O comentário pode parecer frívolo, mas incide, a meu ver, sobre um aspecto importante. Não só Roberto Jefferson mas quase todos os personagens envolvidos -de Lula a Fernanda Karina- estão entregues a uma lógica publicitária, e não exclusivamente política; o sucesso de um candidato a presidente, tanto quanto o de uma candidata às páginas da "Playboy", depende, em última análise, de técnicas sofisticadas de manipulação da imagem pessoal.
Foi preciso contratar um artista a peso de ouro -Duda Mendonça- para que Lula se tornasse presidente. Graças a Duda, extirparam-se, na campanha, os últimos resíduos de "petismo" que Lula pudesse ter. Alguns parlamentares petistas dizem não reconhecer o velho partido no lamaçal de hoje, mas já na campanha de 2002 o PT se desfigurara voluntariamente sob camadas e mais camadas de cosmético.

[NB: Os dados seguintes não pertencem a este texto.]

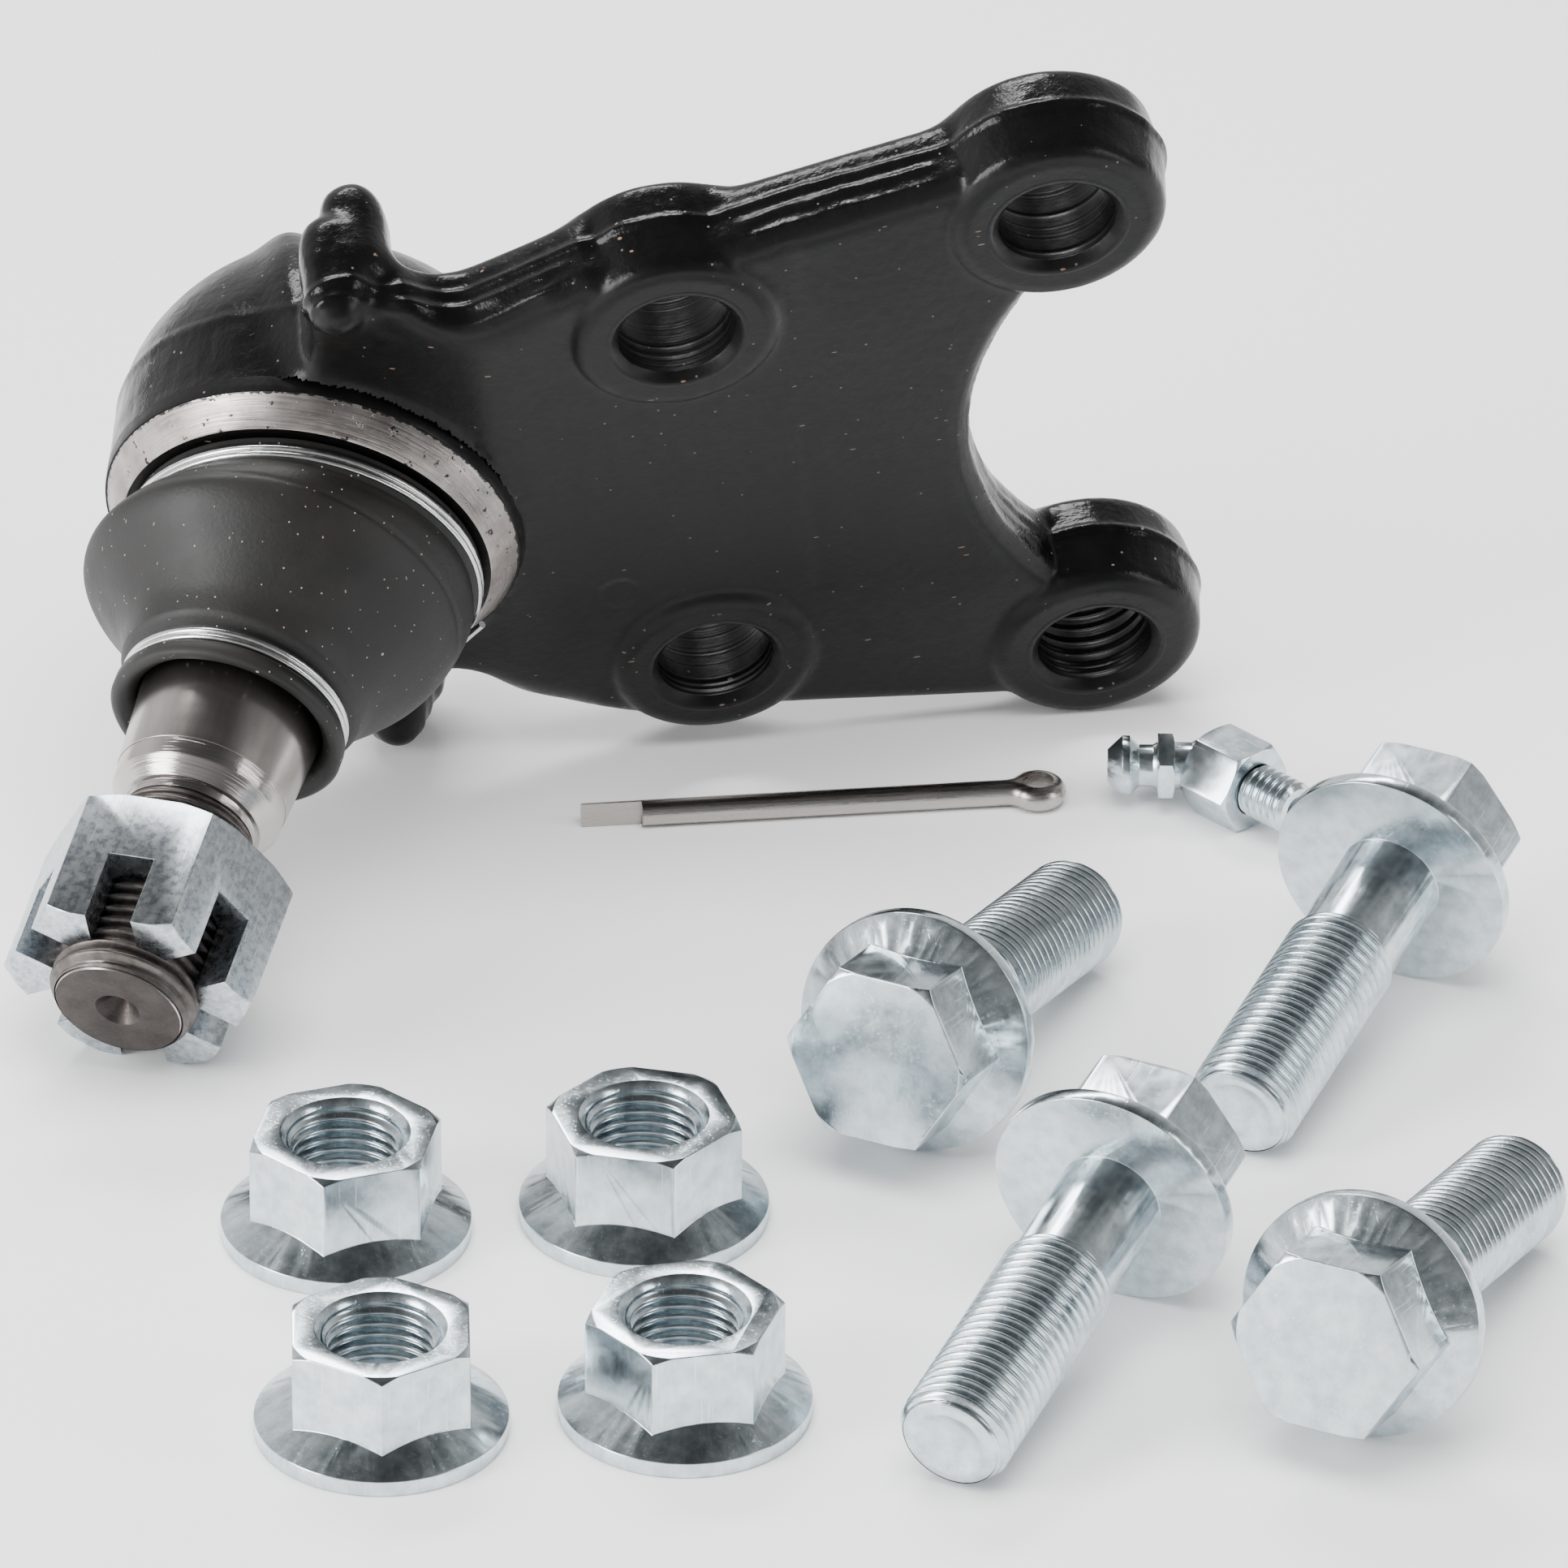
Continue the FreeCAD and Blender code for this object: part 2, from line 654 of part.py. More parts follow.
def nipple_base():
    return fitting_neck_length + fitting_collar_length


def grease_fitting_body():
    """Thread and hexagon along -Z, bend at the origin, nipple along the inlet axis."""
    hex_low = -fitting_hex_length
    end = hex_low - fitting_thread_length
    tip_r = fitting_thread_r - fitting_thread_taper
    thread = turned([(0, end), (tip_r - fitting_lead, end), (tip_r, end + fitting_lead),
                     (fitting_thread_r, hex_low), (0, hex_low)])
    hexagonal = hex_bar(fitting_hex, hex_low, 0, fitting_low_chamfer, fitting_high_chamfer)
    elbow = Part.makeSphere(fitting_elbow_r)
    base = nipple_base()
    tip = base + nipple_length
    nipple = turned([(0, 0), (fitting_neck_r, 0), (fitting_neck_r, base),
                     (nipple_groove_r, base + nipple_groove_ends[0]),
                     (nipple_groove_r, base + nipple_groove_ends[1]),
                     (nipple_r, base + nipple_band_ends[0]), (nipple_r, base + nipple_band_ends[1]),
                     (nipple_tip_r, tip), (0, tip)])
    collar = hex_bar(fitting_collar_flats, fitting_neck_length, base, fitting_lead, fitting_lead)
    body = thread.multiFuse([hexagonal, elbow, on_inlet(nipple), on_inlet(collar)])
    seat_z = tip - check_seat_drop
    gallery = turned([(0, 0), (fitting_bore_r, 0), (fitting_bore_r, seat_z - check_seat_length),
                      (check_seat_r, seat_z), (check_seat_r, tip + 1), (0, tip + 1)])
    drain = cylinder(fitting_bore_r, end - 1, 0)
    return body.cut(on_inlet(gallery)).cut(drain).cut(Part.makeSphere(fitting_bore_r))


def check_ball_z():
    """Where the ball rests against its seat: just clear of the cone at the mouth."""
    return nipple_base() + nipple_length - check_seat_drop - check_ball_r - check_ball_gap


def grease_fitting_ball():
    ball = Part.makeSphere(check_ball_r, Vector(0, 0, check_ball_z()))
    return on_inlet(ball)


def grease_fitting_spring():
    """Plain tube of the spring's outer shape, as short as the ball presses it."""
    outer_r = fitting_bore_r - check_spring_gap
    high = check_ball_z() - check_ball_r - check_ball_travel - check_spring_gap
    tube = cylinder(outer_r, check_spring_foot, high)
    return on_inlet(tube.cut(cylinder(outer_r - check_spring_wall, 0, high + 1)))


# Lay the joint on the table

def foot_points(shape, keep):
    return [p for p in shape.tessellate(0.05)[0] if keep(p)]


def resting_up(feet, up):
    """Upward direction when the lowest point of each of three feet touches the table."""
    for _ in range(12):
        touch = [min(points, key=lambda p: p.dot(up)) for points in feet]
        normal = (touch[1] - touch[0]).cross(touch[2] - touch[0]).normalize()
        up = normal if normal.dot(up) > 0 else normal * -1
    return up, touch[0].dot(up)


def table_placement(forging, nut):
    """Turns the plate frame so that a lug, an ear and the castle nut rest on the table."""
    feet = [foot_points(forging, lambda p: p.x < lug_back_x and p.y < -lug_root_y and p.z < 0),
            foot_points(forging, lambda p: p.x > notch_bottom_x and p.y < 0),
            foot_points(nut, lambda p: True)]
    up, height = resting_up(feet, Vector(0, 1, 0))
    along = Vector(1, 0, 0) - up * up.x
    turn = Rotation(along, up.cross(along), up, "ZXY").inverted()
    drop = Placement(Vector(0, 0, -height), Rotation())
    laid = drop.multiply(Placement(Vector(0, 0, 0), turn))
    foot = laid.multVec(ball_centre)
    return Placement(Vector(-foot.x, -foot.y, 0), Rotation()).multiply(laid)


def moved(shape, placement):
    copy = shape.Solids[0].copy()
    copy.Placement = placement.multiply(copy.Placement)
    return copy


def lying_bolt(shape, place, heading):
    """Lays a bolt on its flange and its tip, the head at the given place."""
    dip = math.atan((flange_r - bolt_r) / (bolt_length - bolt_end_chamfer))
    a = math.radians(heading)
    axis = Vector(math.cos(a) * math.cos(dip), math.sin(a) * math.cos(dip), -math.sin(dip))
    middle = Vector(math.cos(a), math.sin(a), 0) * (bolt_length - bolt_head_height) / 2
    origin = Vector(place[0], place[1], flange_r * math.cos(dip)) - middle
    return stand(shape, origin, axis, Vector(-math.sin(a), math.cos(a), 0))


def lying_flat(shape, place, height, heading):
    turn = Rotation(Vector(0, 0, 1), heading)
    return moved(shape, Placement(Vector(place[0], place[1], height), turn))


def grid_places(first, pitch):
    return [(first[0] + pitch[0] * i, first[1] - pitch[1] * j) for j in range(2) for i in range(2)]


def joint_nodes():
    return {
        "forged_housing": forged_housing(),
        "lower_bearing_seat": lower_bearing_seat(),
        "upper_bearing_seat": upper_bearing_seat(),
        "preload_spring": preload_spring(),
        "closing_ring": closing_ring(),
        "dust_boot": dust_boot(),
        "large_boot_wire": on_housing(wire_coils(bead_groove_r, large_wire_z)),
        "small_boot_wire": on_stud(wire_coils(neck_groove_r, small_wire_z)),
        "ball_stud": ball_stud(),
        "castle_nut": castle_nut(),
    }


def kit_nodes():
    nodes = {}
    bolt = flange_bolt()
    for i, place in enumerate(grid_places(bolt_first, bolt_grid)):
        nodes["flange_bolt_%d" % (i + 1)] = lying_bolt(bolt, place, bolt_headings[i])
    nut = flange_nut()
    for i, place in enumerate(grid_places(nut_first, nut_grid)):
        nodes["flange_nut_%d" % (i + 1)] = lying_flat(nut, place, 0, nut_turns[i])
    nodes["cotter_pin"] = lying_flat(cotter_pin(), pin_place, pin_r, pin_heading)
    flat = Rotation(Vector(1, 0, 0), 90)
    for name, shape in (("grease_fitting_body", grease_fitting_body()),
                        ("grease_fitting_ball", grease_fitting_ball()),
                        ("grease_fitting_spring", grease_fitting_spring())):
        tipped = moved(shape, Placement(Vector(0, 0, 0), flat))
        nodes[name] = lying_flat(tipped, fitting_place, fitting_hex / 2, fitting_heading - 90)
    return nodes


def centre_of(shapes):
    """Middle of the whole part's box seen from above."""
    xs = []
    ys = []
    for shape in shapes:
        for p in shape.tessellate(0.05)[0]:
            xs.append(p.x)
            ys.append(p.y)
    return (min(xs) + max(xs)) / 2, (min(ys) + max(ys)) / 2


def main():
    os.makedirs("parts", exist_ok=True)
    joint = joint_nodes()
    laid = table_placement(joint["forged_housing"], joint["castle_nut"])
    nodes = {name: moved(shape, laid) for name, shape in joint.items()}
    nodes.update(kit_nodes())
    x, y = centre_of(nodes.values())
    shift = Placement(Vector(-x, -y, 0), Rotation())
    for name, shape in nodes.items():
        placed = moved(shape, shift)
        print(name, placed.ShapeType, len(placed.Solids), placed.isValid(), round(placed.Volume, 1))
        placed.exportStep("parts/%s.step" % name)
    frame = shift.multiply(laid)
    print("ball centre", frame.multVec(ball_centre))
    axes = {"plate x": Vector(1, 0, 0), "plate y": Vector(0, 1, 0), "plate z": Vector(0, 0, 1),
            "housing axis": housing_axis, "stud axis": stud_axis}
    for label, axis in axes.items():
        print(label, frame.Rotation.multVec(axis))


main()
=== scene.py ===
import json
import math

import bmesh
import bpy
import numpy as np
from mathutils import Matrix, Vector, noise


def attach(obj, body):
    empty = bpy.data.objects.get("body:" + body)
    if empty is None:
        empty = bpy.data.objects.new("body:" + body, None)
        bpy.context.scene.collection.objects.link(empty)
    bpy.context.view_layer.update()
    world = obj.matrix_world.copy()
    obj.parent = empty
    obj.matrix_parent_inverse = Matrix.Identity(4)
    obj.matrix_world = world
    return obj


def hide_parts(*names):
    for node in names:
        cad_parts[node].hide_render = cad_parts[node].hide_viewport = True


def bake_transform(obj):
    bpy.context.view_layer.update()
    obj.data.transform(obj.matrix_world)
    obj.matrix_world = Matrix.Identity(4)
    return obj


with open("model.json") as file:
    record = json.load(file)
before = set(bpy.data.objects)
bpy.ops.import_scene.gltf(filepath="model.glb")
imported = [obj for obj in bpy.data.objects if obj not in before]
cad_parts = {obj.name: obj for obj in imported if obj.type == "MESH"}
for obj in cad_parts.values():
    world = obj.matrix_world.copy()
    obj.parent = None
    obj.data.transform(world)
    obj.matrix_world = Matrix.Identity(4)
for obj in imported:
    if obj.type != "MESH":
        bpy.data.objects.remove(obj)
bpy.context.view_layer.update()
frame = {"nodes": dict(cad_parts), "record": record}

# Suspension ball joint with its loose fixing kit, lying on a pale table.
# Lengths below are millimetres; `mm` turns them into the scene's metres.
mm = 0.001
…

É uma ironia, aliás, que o depoimento de Duda Mendonça na CPI dos Correios tenha sido celebrado como um dos mais verídicos até agora. Quando a fala de um marqueteiro -ou seja, a fala de um profissional da dissimulação e do convencimento- é tida como reveladora e sincera, fico me perguntando que verdades mais terríveis se ocultaram por meio de suas confissões.
Seja como for, um dos fatores decisivos de todo o escândalo é o custo altíssimo das campanhas eleitorais. Rouba-se, no mínimo, para se poder financiar a próxima eleição.
Assim, o candidato deixa de representar interesses desta ou daquela camada da sociedade para tornar-se apenas uma "celebridade" de tipo especial, isto é, dependente do voto popular para permanecer no palco.
Lula sabia de tudo? Não sabia de nada? Por enquanto, ninguém pode saber. Mas certamente, quando recorreu a Duda Mendonça, ao PL e ao PTB para subir ao poder, Lula e a cúpula partidária sabiam de uma coisa: estavam engajados numa encenação sentimental, sem consistência ideológica nenhuma.
Alguns, a meu ver, encararam essa encenação como um sacrifício inevitável -do mesmo modo que, antigamente, era preciso derramar um bocado de sangue para chegar ao poder. A disposição para a mentira, transformada em virtude e ato de renúncia, abre campo para qualquer tipo de casuísmo moral.
Outros terminaram acreditando na própria encenação: parece ser este o caso de Lula, pelo menos nos dias em que repete a radionovela de sua ascensão social como se fosse a mais brilhante conquista histórica do proletariado latino-americano.
Duda Mendonça ofereceu ao presidente o Romanée-Conti e o Fome Zero. No governo, Lula segue o modelo de Hugo Chávez e Henrique Meirelles ao mesmo tempo; é natural que "as elites" não saibam se é melhor que ele fique ou que ele saia. Mas, na verdade, ele não está nem dentro nem fora: a personagem só pode existir, de fato, numa permanente campanha eleitoral. Encontra-se, contudo, sem marqueteiro; só pode contar com seus próprios esforços. E com a própria sorte.